MTV News caught up with Dandy Warhols frontman Courtney Taylor and keyboardist Zia McCabe right after the band had returned from Glastonbury, and the two talked emphatically about their onstage and offstage audience with Bowie.
"The pressure was on [during Glastonbury], and we did it," Taylor said. "We got it working, and it was fun. We get offstage, and our tour manager is like, 'Um, I didn't want to tell you this before you went on, but David Bowie had called earlier and asked if he and his band could come over and watch you guys.' We were the only band that Bowie saw at Glastonbury, and he hasn't played there since '73.
"We go over there," Taylor continued, "and [Bowie] has this balcony set up for us, and some of his friends are up there, and he's doing his set.
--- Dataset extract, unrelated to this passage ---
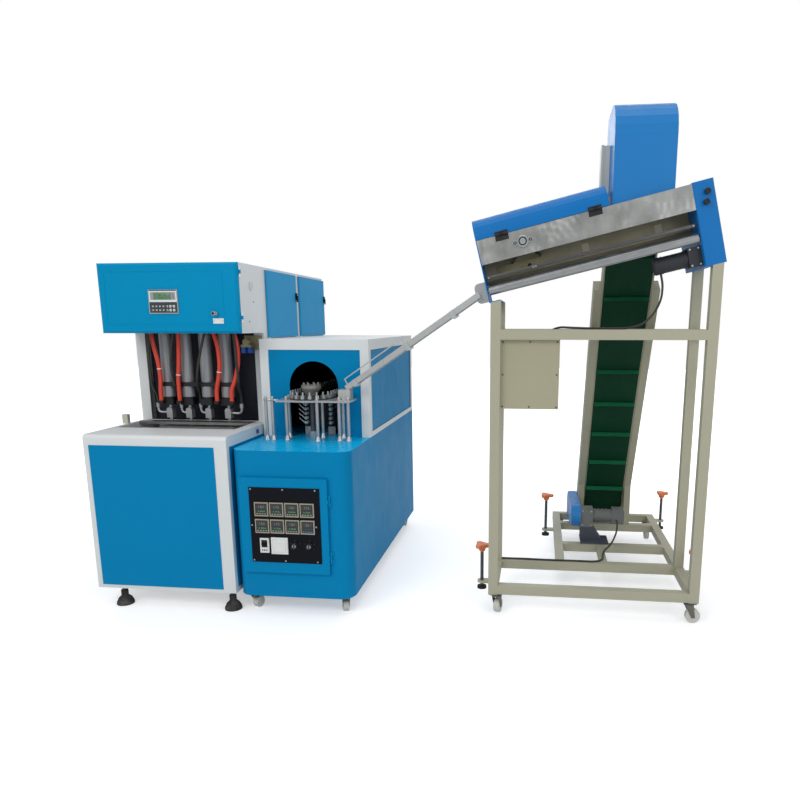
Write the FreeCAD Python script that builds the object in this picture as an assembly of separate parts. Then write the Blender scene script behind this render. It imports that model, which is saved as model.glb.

There's, like, a quarter of a million people singing along to every word, cause he's playing 'The Man Who Sold The World,' 'All The Young Dudes,' and, like, 'Ashes To Ashes.'
"Zia's up there blowing bubbles onto the stage," he said. "That's a massive area, and they don't pop, they just keep floating, and she just keeps blowing bubbles."
"It was totally magic," McCabe added, "and they would float clear to the other side to the singers on the other side."
"They were huge," Taylor said.
"Because his assistant came up and said that he loves the bubbles," McCabe said.
"He had apparently run off stage and gone, 'Yeah, [the bubbles],'" Taylor explained. "Then one of [the crew] takes me down around to the other side of the stage. I was just standing on the stage on the side and watching the rest of [Bowie's set] and there was this moment where he finishes his set and everybody goes completely nuts.
"I was just standing there, and [his] hand comes out, and he's marching at me [and says], 'Brilliant, mate. Brilliant set.' You know, all this stuff, and my hand goes up, and I'm going, 'Thank... you... Dave,'" he recalled, speaking in faux slow-motion. "And he's gone."
The Dandy Warhols' pre-release extravaganza rolls into Toronto on July 24 and Detroit on July 25 (see "The Dandy Warhols Prep American 'Bohemia' Tour").